The racing game space has also gotten more crowded. The Forza Motorsport reboot, Gran Turismo 7’s ongoing updates, and the continued presence of Assetto Corsa have tightened the middle lane where Grid typically operates. A new entry would need a clear identity pitch to cut through, and that kind of product vision takes time and internal alignment to develop, neither of which is guaranteed mid-acquisition transition.

The Community Response
Across Reddit threads, Discord servers, and dedicated racing game forums, Grid fans have cycled through optimism, frustration, and a kind of resigned patience. Posts asking about a Grid sequel surface regularly and consistently draw the same non-answers: nobody knows, nobody at Bandai Namco has said anything, and the wait continues. That pattern of community silence-filling is usually what happens when a publisher has made no effort to manage fan expectations at all.

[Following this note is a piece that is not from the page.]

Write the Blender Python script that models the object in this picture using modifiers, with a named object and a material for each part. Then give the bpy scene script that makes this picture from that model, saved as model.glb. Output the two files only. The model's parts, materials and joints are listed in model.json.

Some players have started treating Grid Legends as the functional end of the series rather than a pause before the next chapter. That’s the kind of soft abandonment a franchise rarely recovers from. Once a community collectively decides a sequel isn’t coming, the momentum needed to make a launch successful becomes much harder to rebuild.
What Bandai Namco Owes the Fanbase
Publishers are under no legal or contractual obligation to update fans on development timelines. But the complete absence of communication around a franchise with a long history and an active community is a choice, and it carries costs. Fan trust erodes. Communities fragment. Players who would have bought a sequel on day one migrate to other games and build new habits.
The situation mirrors a pattern seen elsewhere in the industry, where acquisition-related restructuring leads to IP limbo that stretches on far longer than anyone anticipated. The IP itself doesn’t disappear, but it loses cultural relevance through sheer neglect. A similar dynamic has played out with other beloved racing and action franchises that went quiet mid-ownership transition, sometimes for five or more years.
Bandai Namco has the Grid name, the studio that built it, and an audience that has demonstrated it will show up for a quality release. What’s missing is any indication that the company intends to use any of those things. The longer that gap stretches, the harder it becomes to reactivate a fanbase that’s already quietly moved on – and the clock on Grid’s commercial viability doesn’t pause while the publisher figures out its internal structure.

Frequently Asked Questions
Is a new Grid game in development at Codemasters?
Bandai Namco has not confirmed any new Grid title in development. No announcement or development update has been made since Grid Legends released in 2022.
Who owns the Grid franchise now?
Following Codemasters’ acquisition history through EA and later Bandai Namco, the Grid IP currently sits under Bandai Namco’s portfolio, though publishing arrangements remain unclear.